WHAT YOU HAVE TO DO: Return exactly and only these lines: the first of the listing through the one containing "CORE_RECESS = 0.0022".

----

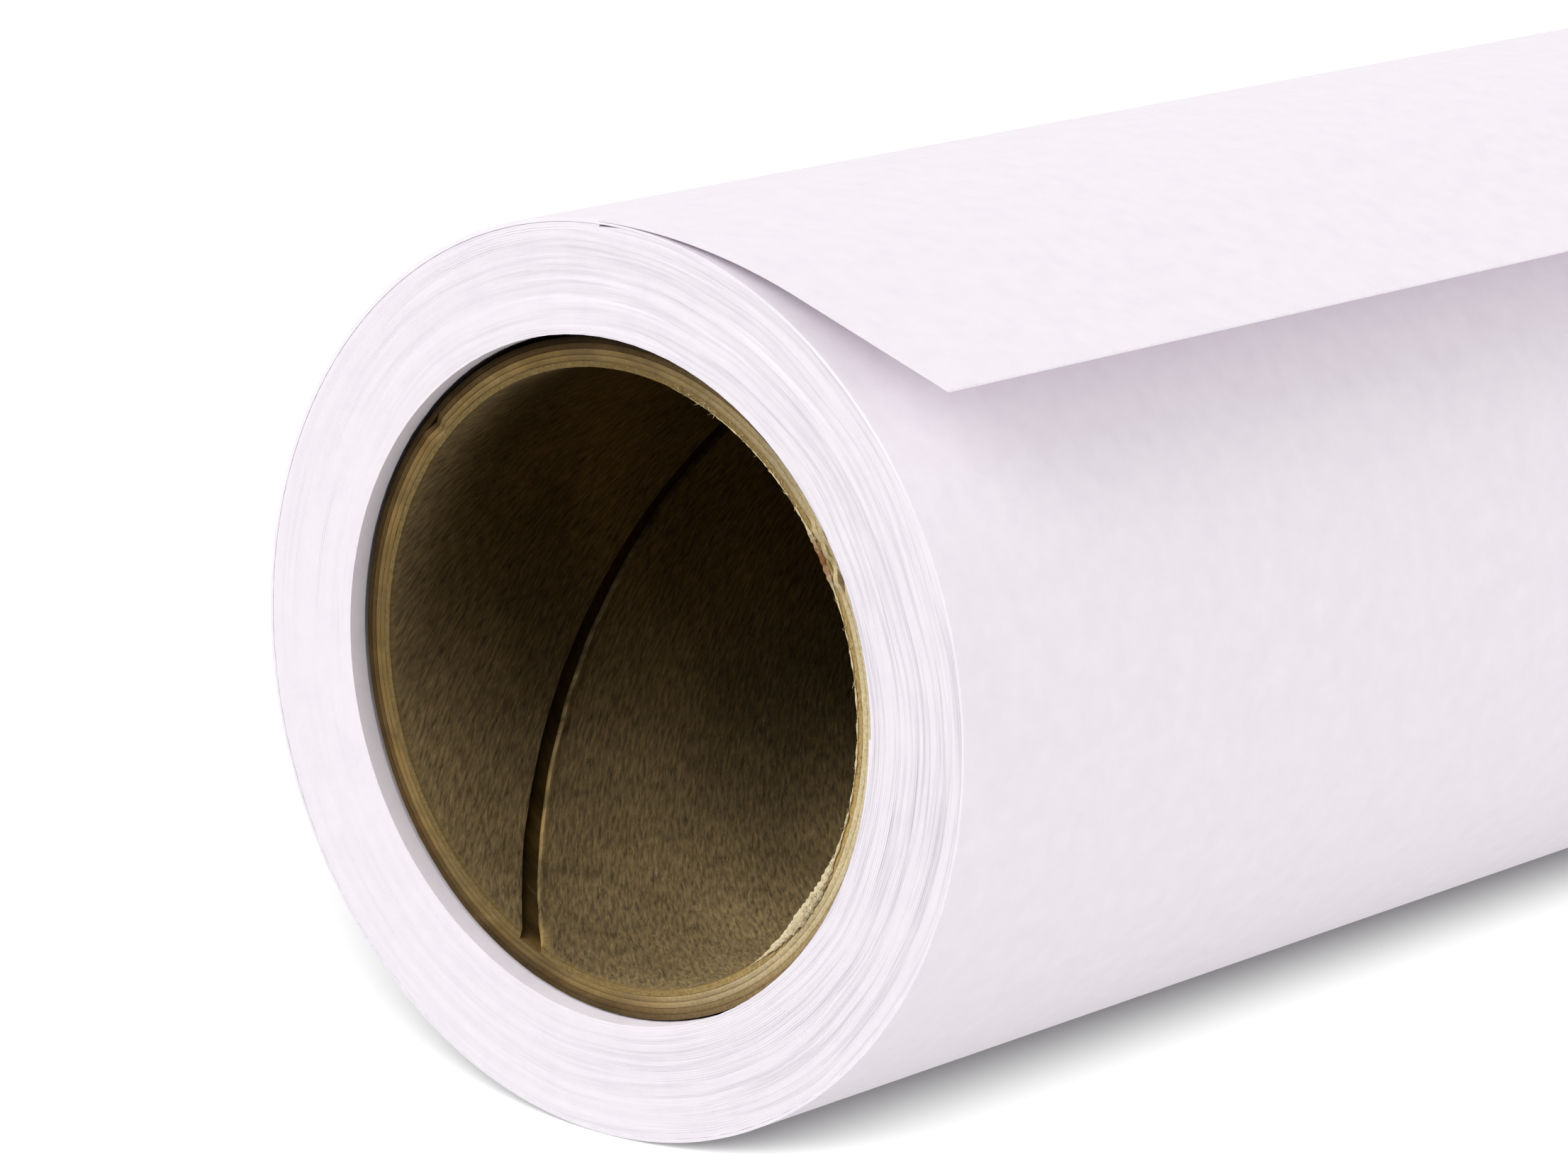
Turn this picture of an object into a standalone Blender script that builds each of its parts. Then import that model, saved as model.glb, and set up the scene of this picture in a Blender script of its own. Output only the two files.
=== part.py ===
"""A backdrop paper roll: a wide sheet of paper wound on a spiral-wound cardboard core.

Metres, +Z up. The roll lies along X on the plane z = 0, with the origin under its middle.
The sheet comes over the top of the roll and its free end hangs off towards -Y.
Every radius of a round piece is measured to the middle of its flats.
"""

import math

import bmesh
import bpy

# Driving dimensions
SHEET_WIDTH = 1.35
SHEET_THICKNESS = 0.0002
ROLL_RADIUS = 0.0424
PACK_HOLE_RADIUS = 0.0316
CORE_BORE_RADIUS = 0.0286
PLY_THICKNESS = 0.0004
PLY_GAP = 0.00015
BODY_PLIES = 3
CORE_RECESS = 0.0022

# The strip of board that lines the bore is wound on a helix, with an open joint between its turns.
LINER_PITCH = 0.162
LINER_JOINT = 0.0024
LINER_JOINT_PLACE = 0.0305

# The tape that holds the first edge of the sheet to the core
TAPE_THICKNESS = 0.00012
TAPE_ARC = math.radians(48)

# The free end of the sheet: it leaves the top of the roll on an easy bend, then runs straight.
FREE_GAP = 0.00012
FREE_BEND_RADIUS = 0.068
FREE_DROP = math.radians(20)
FREE_STRAIGHT = 0.0181
WRAPPED_LENGTH = 0.009
BEND_LINES = (0.008, 0.019, 0.030)
EDGE_LINE = 0.0365
STRIP_GAP = 0.0003
STRIP_STEP = 0.0028

# Round pieces have flats all at the same angles, one of them underneath.
FLATS = 30
FLAT_ANGLE = 2 * math.pi / FLATS
CORNER_FACTOR = 1 / math.cos(FLAT_ANGLE / 2)

CORE_LENGTH = SHEET_WIDTH - 2 * CORE_RECESS
CORE_RADIUS = CORE_BORE_RADIUS + (BODY_PLIES + 2) * PLY_THICKNESS + (BODY_PLIES + 1) * PLY_GAP
AXIS_HEIGHT = ROLL_RADIUS
FREE_RADIUS = ROLL_RADIUS * CORNER_FACTOR + FREE_GAP + SHEET_THICKNESS / 2


def clear_scene():
    for old in list(bpy.data.objects):
        bpy.data.objects.remove(old, do_unlink=True)


def new_collection(name):
    collection = bpy.data.collections.new(name)
    bpy.context.scene.collection.children.link(collection)
    return collection


def new_material(name, colour, roughness):
    material = bpy.data.materials.new(name)
    material.use_nodes = True
    shader = material.node_tree.nodes["Principled BSDF"]
    shader.inputs["Base Color"].default_value = (*colour, 1)
    shader.inputs["Roughness"].default_value = roughness
    shader.inputs["Metallic"].default_value = 0
    return material


def new_pivot(name, collection, place, parent=None):
    """An empty at a place in the world; whatever moves about that place is its child."""
    pivot = bpy.data.objects.new(name, None)
    pivot.empty_display_size = 0.02
    pivot.location = place
    if parent is not None:
        pivot.parent = parent
        pivot.location = [a - b for a, b in zip(place, parent["place"])]
    pivot["place"] = place
    collection.objects.link(pivot)
    return pivot


def new_piece(name, mesh, material, collection, parent):
    piece = bpy.data.objects.new(name, mesh)
    piece.data.materials.append(material)
    piece.parent = parent
    collection.objects.link(piece)
    return piece


def section_face(shape, length, inner, outer):
    """The rectangle that a round piece is turned from, half a flat away from straight up."""
    corners = [(-length / 2, inner), (length / 2, inner), (length / 2, outer), (-length / 2, outer)]
    points = []
    for along, radius in corners:
        reach = radius * CORNER_FACTOR
        across = reach * math.sin(FLAT_ANGLE / 2)
        points.append(shape.verts.new((along, across, reach * math.cos(FLAT_ANGLE / 2))))
    return shape.faces.new(points)


def mesh_of(shape, name):
    bmesh.ops.recalc_face_normals(shape, faces=shape.faces[:])
    mesh = bpy.data.meshes.new(name)
    shape.to_mesh(mesh)
    shape.free()
    mesh.shade_smooth()
    mesh.set_sharp_from_angle(angle=math.radians(30))
    return mesh


def tube_mesh(name, length, inner, outer):
    """A straight tube about X, turned from its rectangular section."""
    shape = bmesh.new()
    face = section_face(shape, length, inner, outer)
    ring = face.edges[:]
    shape.faces.remove(face)
    bmesh.ops.spin(
        shape, geom=ring, cent=(0, 0, 0), axis=(1, 0, 0), angle=2 * math.pi, steps=FLATS, use_merge=True
    )
    bmesh.ops.remove_doubles(shape, verts=shape.verts[:], dist=1e-6)
    return mesh_of(shape, name)


def part_tube_mesh(name, length, inner, outer, flats):
    """A few flats of a tube, with square sides."""
    shape = bmesh.new()
    face = section_face(shape, length, inner, outer)
    bmesh.ops.spin(
        shape,
        geom=face.verts[:] + face.edges[:] + [face],
        cent=(0, 0, 0),
        axis=(1, 0, 0),
        angle=-flats * FLAT_ANGLE,
        steps=flats,
    )
    return mesh_of(shape, name)


def helix_strip_mesh(name, length, inner, outer, pitch, joint, joint_place):
    """A strip wound on a helix, a little longer than `length` at both ends.

    The open joint between its turns crosses the +Y side of the tube at `joint_place` from the -X end.
    """
    turns = math.ceil(length / pitch) + 2
    shape = bmesh.new()
    face = section_face(shape, pitch - joint, inner, outer)
    section_angle = math.pi / 2 - FLAT_ANGLE / 2
    joint_at_section = -length / 2 + joint_place + pitch * section_angle / (2 * math.pi)
    strip_middle = joint_at_section + pitch / 2 - 2 * pitch
    bmesh.ops.translate(shape, verts=face.verts[:], vec=(strip_middle, 0, 0))
    bmesh.ops.spin(
        shape,
        geom=face.verts[:] + face.edges[:] + [face],
        cent=(0, 0, 0),
        axis=(1, 0, 0),
        dvec=(pitch / FLATS, 0, 0),
        angle=2 * math.pi * turns,
        steps=FLATS * turns,
    )
    return mesh_of(shape, name)


def free_sheet_place(along):
    """(y, z) of the middle of the sheet, this far along it from the top of the roll."""
    bend = FREE_BEND_RADIUS * FREE_DROP
    if along < 0:
        turned = along / FREE_RADIUS
        return -FREE_RADIUS * math.sin(turned), AXIS_HEIGHT + FREE_RADIUS * math.cos(turned)
    turned = min(along, bend) / FREE_BEND_RADIUS
    straight = max(along - bend, 0)
    y = -FREE_BEND_RADIUS * math.sin(turned) - straight * math.cos(FREE_DROP)
    fall = FREE_BEND_RADIUS * (1 - math.cos(turned)) + straight * math.sin(FREE_DROP)
    return y, AXIS_HEIGHT + FREE_RADIUS - fall


def strip_mesh(name, start, end, pivot):
    """The sheet's surface from `start` to `end` along it, over its whole width, in its pivot's frame."""
    steps = max(1, round((end - start) / STRIP_STEP))
    _, pivot_y, pivot_z = pivot["place"]
    shape = bmesh.new()
    y, z = free_sheet_place(start)
    ends = [shape.verts.new((side * SHEET_WIDTH / 2, y - pivot_y, z - pivot_z)) for side in (-1, 1)]
    edge = shape.edges.new(ends)
    for step in range(1, steps + 1):
        next_y, next_z = free_sheet_place(start + (end - start) * step / steps)
        grown = bmesh.ops.extrude_edge_only(shape, edges=[edge])["geom"]
        verts = [item for item in grown if isinstance(item, bmesh.types.BMVert)]
        edge = next(e for e in grown if isinstance(e, bmesh.types.BMEdge) and set(e.verts) == set(verts))
        bmesh.ops.translate(shape, verts=verts, vec=(0, next_y - y, next_z - z))
        y, z = next_y, next_z
    return mesh_of(shape, name)


def thicken(piece, thickness):
    solidify = piece.modifiers.new("Thickness", "SOLIDIFY")
    solidify.thickness = thickness
    solidify.offset = 0
    solidify.use_even_offset = True


def trim_to_length(piece, length, cutters):
    """Cuts the piece square at both ends with a box of the tube's length."""
    cutter_shape = bmesh.new()
    bmesh.ops.create_cube(cutter_shape, size=1)
    wide = 4 * ROLL_RADIUS
    bmesh.ops.scale(cutter_shape, vec=(length, wide, wide), verts=cutter_shape.verts[:])
    cutter = bpy.data.objects.new(piece.name + "_trim", mesh_of(cutter_shape, piece.name + "_trim"))
    cutter.parent = piece.parent
    cutter.hide_render = True
    cutter.display_type = "WIRE"
    cutters.objects.link(cutter)
    trim = piece.modifiers.new("Trim ends", "BOOLEAN")
    trim.operation = "INTERSECT"
    trim.object = cutter


def build_core(board, lining, parts, cutters, roll_axis):
    """The cardboard tube: a lining strip, plain body plies and an outer ply."""
    radius = CORE_BORE_RADIUS
    liner = helix_strip_mesh(
        "core_liner_ply",
        CORE_LENGTH,
        radius,
        radius + PLY_THICKNESS,
        LINER_PITCH,
        LINER_JOINT,
        LINER_JOINT_PLACE,
    )
    liner_piece = new_piece("core_liner_ply", liner, lining, parts, roll_axis)
    trim_to_length(liner_piece, CORE_LENGTH, cutters)
    names = [f"core_body_ply_{number + 1}" for number in range(BODY_PLIES)] + ["core_outer_ply"]
    for name in names:
        radius += PLY_THICKNESS + PLY_GAP
        ply = tube_mesh(name, CORE_LENGTH, radius, radius + PLY_THICKNESS)
        new_piece(name, ply, board, parts, roll_axis)


def build_pack(paper, tape, parts, roll_axis):
    """The turns of paper, and the tape between the core and the sheet's first edge."""
    pack = tube_mesh("wound_paper", SHEET_WIDTH, PACK_HOLE_RADIUS, ROLL_RADIUS)
    new_piece("wound_paper", pack, paper, parts, roll_axis)
    inner = (CORE_RADIUS + PACK_HOLE_RADIUS - TAPE_THICKNESS) / 2
    flats = round(TAPE_ARC / FLAT_ANGLE)
    tape_mesh = part_tube_mesh("start_tape", CORE_LENGTH, inner, inner + TAPE_THICKNESS, flats)
    new_piece("start_tape", tape_mesh, tape, parts, roll_axis)


def build_free_end(paper, parts, roll_axis):
    """The free end of the sheet, in strips that bend at hinge lines, and its leading edge on a slide."""
    draw_off = new_pivot("draw_off_pivot", parts, tuple(roll_axis["place"]), roll_axis)
    pivots = [draw_off]
    for number, along in enumerate(BEND_LINES, 1):
        y, z = free_sheet_place(along)
        pivots.append(new_pivot(f"bend_{number}_pivot", parts, (0, y, z), pivots[-1]))
    starts = [-WRAPPED_LENGTH, *BEND_LINES]
    ends = [*BEND_LINES, EDGE_LINE]
    names = ["sheet_root", "free_sheet_1", "free_sheet_2", "free_sheet_3"]
    for name, start, end, pivot in zip(names, starts, ends, pivots):
        mesh = strip_mesh(name, start + STRIP_GAP / 2, end - STRIP_GAP / 2, pivot)
        thicken(new_piece(name, mesh, paper, parts, pivot), SHEET_THICKNESS)
    y, z = free_sheet_place(EDGE_LINE)
    slide = new_pivot("pay_out_slide", parts, (0, y, z), pivots[-1])
    sheet_end = FREE_BEND_RADIUS * FREE_DROP + FREE_STRAIGHT
    mesh = strip_mesh("leading_edge", EDGE_LINE + STRIP_GAP / 2, sheet_end, slide)
    thicken(new_piece("leading_edge", mesh, paper, parts, slide), SHEET_THICKNESS)


clear_scene()
parts = new_collection("backdrop_paper_roll")
cutters = new_collection("cutters")
board = new_material("core_board", (0.36, 0.25, 0.13), 0.9)
lining = new_material("core_lining_board", (0.13, 0.095, 0.055), 0.85)
paper = new_material("backdrop_paper", (0.86, 0.83, 0.86), 0.88)
tape = new_material("masking_tape", (0.72, 0.62, 0.42), 0.6)
roll_axis = new_pivot("roll_axis", parts, (0, 0, AXIS_HEIGHT))
build_core(board, lining, parts, cutters, roll_axis)
build_pack(paper, tape, parts, roll_axis)
build_free_end(paper, parts, roll_axis)
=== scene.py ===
"""Backdrop paper roll: white paper wound on a cardboard core, with its free end lifting off the top."""

import math
import random

import bmesh
import bpy
from mathutils import Matrix, Vector, noise
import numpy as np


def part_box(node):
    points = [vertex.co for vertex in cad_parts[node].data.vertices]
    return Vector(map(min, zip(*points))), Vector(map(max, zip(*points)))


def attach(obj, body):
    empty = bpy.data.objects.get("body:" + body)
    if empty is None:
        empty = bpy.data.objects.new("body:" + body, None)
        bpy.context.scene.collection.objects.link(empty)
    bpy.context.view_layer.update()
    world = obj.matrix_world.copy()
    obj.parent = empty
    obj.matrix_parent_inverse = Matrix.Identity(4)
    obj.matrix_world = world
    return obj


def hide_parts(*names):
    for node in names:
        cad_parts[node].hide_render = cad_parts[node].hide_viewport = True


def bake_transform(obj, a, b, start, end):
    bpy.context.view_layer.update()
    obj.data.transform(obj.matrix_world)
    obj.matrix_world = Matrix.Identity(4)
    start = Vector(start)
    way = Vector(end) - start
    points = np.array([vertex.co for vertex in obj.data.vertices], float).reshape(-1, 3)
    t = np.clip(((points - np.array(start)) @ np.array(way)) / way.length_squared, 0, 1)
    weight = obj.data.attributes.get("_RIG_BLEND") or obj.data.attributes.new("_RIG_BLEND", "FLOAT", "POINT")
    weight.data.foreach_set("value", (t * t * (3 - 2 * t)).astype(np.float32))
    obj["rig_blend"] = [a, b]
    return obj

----

TASK ANSWER:
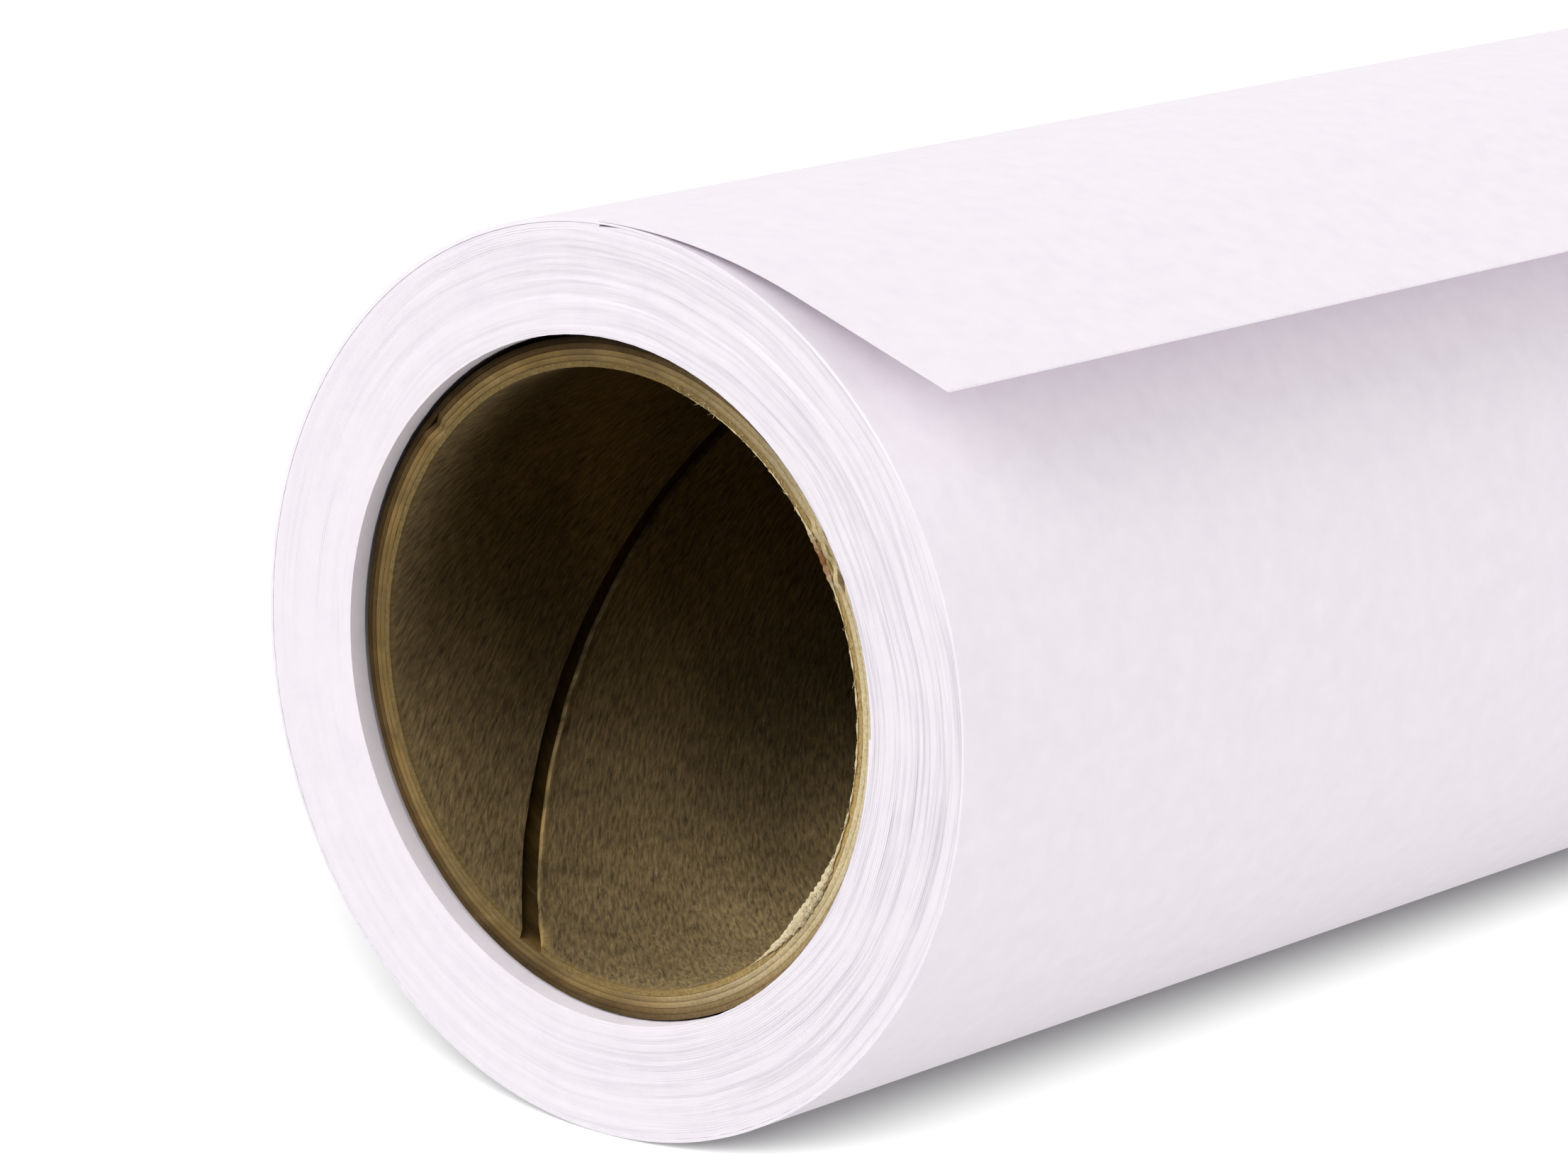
Turn this picture of an object into a standalone Blender script that builds each of its parts. Then import that model, saved as model.glb, and set up the scene of this picture in a Blender script of its own. Output only the two files.
=== part.py ===
"""A backdrop paper roll: a wide sheet of paper wound on a spiral-wound cardboard core.

Metres, +Z up. The roll lies along X on the plane z = 0, with the origin under its middle.
The sheet comes over the top of the roll and its free end hangs off towards -Y.
Every radius of a round piece is measured to the middle of its flats.
"""

import math

import bmesh
import bpy

# Driving dimensions
SHEET_WIDTH = 1.35
SHEET_THICKNESS = 0.0002
ROLL_RADIUS = 0.0424
PACK_HOLE_RADIUS = 0.0316
CORE_BORE_RADIUS = 0.0286
PLY_THICKNESS = 0.0004
PLY_GAP = 0.00015
BODY_PLIES = 3
CORE_RECESS = 0.0022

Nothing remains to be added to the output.